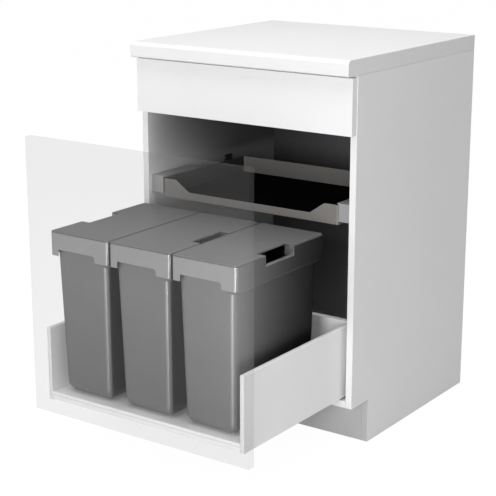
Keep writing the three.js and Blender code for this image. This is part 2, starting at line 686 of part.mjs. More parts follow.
function tray() {
  const halfDepth = TRAY_DEPTH / 2;
  const section = (inset, z) => ({
    z,
    halfX: TRAY_HALF_WIDTH - inset,
    halfY: halfDepth - inset,
    radius: TRAY_CORNER_RADIUS - inset,
  });
  const outer = loft([section(0, 0), section(0, TRAY_HEIGHT)]);
  const inner = loft([section(TRAY_WALL, TRAY_WALL), section(TRAY_WALL, TRAY_HEIGHT + TRAY_WALL)]);
  const dip = alongY(dipShape(), -halfDepth - TRAY_WALL, 3 * TRAY_WALL);
  const centre = TRAY_FRONT + halfDepth;
  place("tray_pan", build([outer], [inner, dip]), trayPlastic, 0, centre, TRAY_BOTTOM);
  const matInset = TRAY_WALL + MAT_MARGIN;
  const mat = loft(
    [0, MAT_THICKNESS].map((z) => ({
      z,
      halfX: TRAY_HALF_WIDTH - matInset,
      halfY: halfDepth - matInset,
      radius: TRAY_CORNER_RADIUS - TRAY_WALL,
    })),
  );
  place("tray_mat", mat, matRubber, 0, centre, TRAY_BOTTOM + TRAY_WALL + SEAT_GAP);
}

function traySlides() {
  const wallSide = INNER_HALF - SEAT_GAP;
  const bracketWeb = wallSide - BRACKET_SHEET;
  const railOut = bracketWeb - SEAT_GAP;
  const railIn = railOut - SLIDE_RAIL_WIDTH;
  const railLow = BRACKET_BOTTOM + SLIDE_MARGIN;
  const railHigh = railLow + SLIDE_HEIGHT;
  const fixed = [
    [railIn, railLow],
    [railOut, railLow],
    [railOut, railHigh],
    [railIn, railHigh],
    [railIn, railHigh - SLIDE_SHEET],
    [railOut - SLIDE_SHEET, railHigh - SLIDE_SHEET],
    [railOut - SLIDE_SHEET, railLow + SLIDE_SHEET],
    [railIn, railLow + SLIDE_SHEET],
  ];
  const movingIn = TRAY_HALF_WIDTH + SEAT_GAP;
  const movingOut = railOut - SLIDE_SHEET - RUN_GAP;
  const movingLow = railLow + SLIDE_SHEET + RUN_GAP;
  const movingHigh = railHigh - SLIDE_SHEET - RUN_GAP;
  const moving = [
    [movingIn, movingLow],
    [movingOut, movingLow],
    [movingOut, movingLow + SLIDE_SHEET],
    [movingIn + SLIDE_SHEET, movingLow + SLIDE_SHEET],
    [movingIn + SLIDE_SHEET, movingHigh - SLIDE_SHEET],
    [movingOut, movingHigh - SLIDE_SHEET],
    [movingOut, movingHigh],
    [movingIn, movingHigh],
  ];
  const rearY = SLIDE_START + SLIDE_LENGTH - REAR_BRACKET_LENGTH;
  for (const { side, hand } of SIDES) {
    const part = (x0, x1, y0, y1, z0, z1) => sideBlock(side, x0, x1, y0, y1, z0, z1);
    const y0 = SLIDE_START;
    const y1 = SLIDE_START + BRACKET_LENGTH;
    const frontBracket = build([
      part(bracketWeb, wallSide, y0, y1, BRACKET_BOTTOM, BRACKET_TOP),
      part(TRAY_HALF_WIDTH - BRACKET_LIP, wallSide, y0, y1, BRACKET_TOP - BRACKET_SHEET, BRACKET_TOP),
      part(movingIn, wallSide, y0, y1, BRACKET_BOTTOM, BRACKET_BOTTOM + BRACKET_SHEET),
    ]);
    place(
      `tray_slide_cap_${hand}`,
      part(movingIn, wallSide, TRAY_FRONT, TRAY_FRONT + SLIDE_CAP, BRACKET_BOTTOM, BRACKET_TOP),
      bracketGrey,
    );
    place(`tray_bracket_front_${hand}`, frontBracket, bracketGrey);
    place(
      `tray_bracket_rear_${hand}`,
      part(bracketWeb, wallSide, rearY, rearY + REAR_BRACKET_LENGTH, BRACKET_BOTTOM, BRACKET_TOP),
      zincSteel,
    );
    place(`tray_rail_${hand}`, sideProfile(side, fixed, SLIDE_START, SLIDE_LENGTH), zincSteel);
    place(`tray_slide_${hand}`, sideProfile(side, moving, SLIDE_START, SLIDE_LENGTH), zincSteel);
  }
}

// ---------------------------------------------------------------- the whole unit
carcass();
worktop();
worktopScrews();
fascia();
drawerBox();
drawerRunners();
bins();
tray();
traySlides();

for (const mesh of unit.children) {
  mesh.geometry = flatShaded(mesh.geometry);
}
const frontmost = DRAWER_START - FRONT_THICKNESS;
unit.position.y = -(frontmost + CARCASS_DEPTH) / 2;

export default unit;
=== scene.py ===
"""Looks for a kitchen base unit with a pull-out front, three waste bins and a tray on slides.

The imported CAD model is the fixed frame. Boards, sheet metal and rails are softened copies of their CAD
nodes, while the worktop, drawer sides, bins, lids and tray are built here from the same sizes, in metres.
"""

import logging
import math
from collections.abc import Iterable, Sequence
from dataclasses import dataclass
from enum import Enum
from functools import cached_property

import bmesh
import bpy
from mathutils import Matrix, Vector


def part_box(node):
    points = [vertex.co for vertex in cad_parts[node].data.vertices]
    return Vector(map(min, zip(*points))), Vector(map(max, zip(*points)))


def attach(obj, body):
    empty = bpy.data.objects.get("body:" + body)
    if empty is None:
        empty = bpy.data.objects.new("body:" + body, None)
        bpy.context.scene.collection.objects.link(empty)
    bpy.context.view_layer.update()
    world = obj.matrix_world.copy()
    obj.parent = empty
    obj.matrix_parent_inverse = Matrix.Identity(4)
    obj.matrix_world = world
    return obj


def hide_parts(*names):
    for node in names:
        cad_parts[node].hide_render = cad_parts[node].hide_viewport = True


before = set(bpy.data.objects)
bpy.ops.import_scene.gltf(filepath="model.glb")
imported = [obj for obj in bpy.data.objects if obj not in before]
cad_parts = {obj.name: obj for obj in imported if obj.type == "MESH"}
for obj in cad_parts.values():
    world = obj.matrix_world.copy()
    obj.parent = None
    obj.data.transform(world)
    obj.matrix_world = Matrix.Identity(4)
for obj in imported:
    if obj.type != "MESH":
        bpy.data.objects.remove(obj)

LOG = logging.getLogger("base_unit")
OUT_OF_REACH = 9.0
WHITE = (1.0, 1.0, 1.0, 1.0)

Colour = tuple[float, float, float]
Point = tuple[float, float, float]
Flat = tuple[float, float]
Spot = tuple[Point, Point]


# -------------------------------------------------------------------------------- named choices
class Hand(Enum):
    """A side of the unit, seen from the front."""

    LEFT = "left"
    RIGHT = "right"

    @property
    def sign(self) -> int:
        """The sign of X on this side."""
        return 1 if self is Hand.RIGHT else -1

    def outer(self, node: str) -> float:
        """X of a CAD node's face away from the middle of the unit."""
        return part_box(node)[1 if self is Hand.RIGHT else 0].x

    def inner(self, node: str) -> float:
        """X of a CAD node's face towards the middle of the unit."""
        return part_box(node)[0 if self is Hand.RIGHT else 1].x


class Place(Enum):
    """A bin's place in the row."""

    LEFT = "left"
    MIDDLE = "middle"
    RIGHT = "right"

    @property
    def notch(self) -> Hand:
        """The long side that has the grip notch: the outer left bin is turned."""
        return Hand.LEFT if self is Place.LEFT else Hand.RIGHT


class Carve(Enum):
    """What a tool solid does to a piece."""

    CUT = "DIFFERENCE"
    JOIN = "UNION"


# -------------------------------------------------------------------------------- node trees
class Graph:
    """A node tree under construction."""

    def __init__(self, tree: bpy.types.NodeTree) -> None:
        """Wraps a tree.

        Args:
            tree: The tree that nodes and links are added to.
        """
        self.tree = tree

    def feed(self, socket: bpy.types.NodeSocket, value: object) -> None:
        """Links or sets one input.

        Args:
            socket: The input.
            value: An output socket to link, or a plain value.
        """
        if isinstance(value, bpy.types.NodeSocket):
            self.tree.links.new(value, socket)
        else:
            socket.default_value = value

    def node(
        self, kind: str, inputs: dict[str | int, object] | None = None, **settings: object
    ) -> bpy.types.Node:
        """Adds a node.

        Args:
            kind: Its Blender type.
            inputs: Values or sockets by input name or number.
            settings: Its own properties.

        Returns:
            The node.
        """
        made = self.tree.nodes.new(kind)
        for key, value in settings.items():
            setattr(made, key, value)
        for key, value in (inputs or {}).items():
            self.feed(made.inputs[key], value)
        return made

    def math(self, operation: str, *values: object, clamp: bool = False) -> bpy.types.NodeSocket:
        """Adds a Math node.

        Args:
            operation: Its operation.
            values: Its values, up to three.
            clamp: Whether the result stays from 0 to 1.

        Returns:
            The result's socket.
        """
        made = self.node("ShaderNodeMath", dict(enumerate(values)), operation=operation, use_clamp=clamp)
        return made.outputs[0]

    def product(self, *values: object) -> bpy.types.NodeSocket:
        """Multiplies values.

        Args:
            values: Two values or more.

        Returns:
            The result's socket.
        """
        made = values[0]
        for value in values[1:]:
            made = self.math("MULTIPLY", made, value)
        return made

    def inverse(self, mask: object) -> bpy.types.NodeSocket:
        """One less a mask."""
        return self.math("SUBTRACT", 1.0, mask)

    def gain(self, mask: object, amount: float) -> bpy.types.NodeSocket:
        """A factor that is 1 where the mask is 0, and 1 plus the amount where it is 1."""
        return self.math("MULTIPLY_ADD", mask, amount, 1.0)

    def mix(self, factor: object, a: object, b: object) -> bpy.types.NodeSocket:
        """Adds a colour mix.

        Args:
            factor: The share of b.
            a: The first colour.
            b: The second colour.

        Returns:
            The result's socket.
        """
        made = self.node("ShaderNodeMix", {0: factor, 6: a, 7: b}, data_type="RGBA")
        return made.outputs[2]

    def span(
        self, value: object, low: object, high: object, to_low: object = 0.0, to_high: object = 1.0
    ) -> bpy.types.NodeSocket:
        """Adds a clamped linear Map Range.

        Args:
            value: What is mapped.
            low: The value that becomes to_low.
            high: The value that becomes to_high.
            to_low: The result at low.
            to_high: The result at high.

        Returns:
            The result's socket.
        """
        made = self.node("ShaderNodeMapRange", {0: value, 1: low, 2: high, 3: to_low, 4: to_high})
        return made.outputs[0]

    def place(self) -> bpy.types.NodeSocket:
        """The object coordinates."""
        return self.node("ShaderNodeTexCoord").outputs["Object"]

    def axes(self, vector: bpy.types.NodeSocket) -> bpy.types.bpy_prop_collection:
        """The sockets of a vector's X, Y and Z."""
        return self.node("ShaderNodeSeparateXYZ", {0: vector}).outputs

    def noise(self, place: bpy.types.NodeSocket, scale: object, detail: float) -> bpy.types.NodeSocket:
        """Adds noise.

        Args:
            place: Its coordinates.
            scale: Its scale.
            detail: Its octaves.

        Returns:
            Its value, round 0.5.
        """
        made = self.node("ShaderNodeTexNoise", {"Vector": place, "Scale": scale, "Detail": detail})
        return made.outputs[0]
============
Your objective:
Write out, from the lines above, only those from the line with "the whole unit" to the line with "obj.matrix_world = world", exactly as given, including the first and the last.

Solution to the problem:
// ---------------------------------------------------------------- the whole unit
carcass();
worktop();
worktopScrews();
fascia();
drawerBox();
drawerRunners();
bins();
tray();
traySlides();

for (const mesh of unit.children) {
  mesh.geometry = flatShaded(mesh.geometry);
}
const frontmost = DRAWER_START - FRONT_THICKNESS;
unit.position.y = -(frontmost + CARCASS_DEPTH) / 2;

export default unit;
=== scene.py ===
"""Looks for a kitchen base unit with a pull-out front, three waste bins and a tray on slides.

The imported CAD model is the fixed frame. Boards, sheet metal and rails are softened copies of their CAD
nodes, while the worktop, drawer sides, bins, lids and tray are built here from the same sizes, in metres.
"""

import logging
import math
from collections.abc import Iterable, Sequence
from dataclasses import dataclass
from enum import Enum
from functools import cached_property

import bmesh
import bpy
from mathutils import Matrix, Vector


def part_box(node):
    points = [vertex.co for vertex in cad_parts[node].data.vertices]
    return Vector(map(min, zip(*points))), Vector(map(max, zip(*points)))


def attach(obj, body):
    empty = bpy.data.objects.get("body:" + body)
    if empty is None:
        empty = bpy.data.objects.new("body:" + body, None)
        bpy.context.scene.collection.objects.link(empty)
    bpy.context.view_layer.update()
    world = obj.matrix_world.copy()
    obj.parent = empty
    obj.matrix_parent_inverse = Matrix.Identity(4)
    obj.matrix_world = world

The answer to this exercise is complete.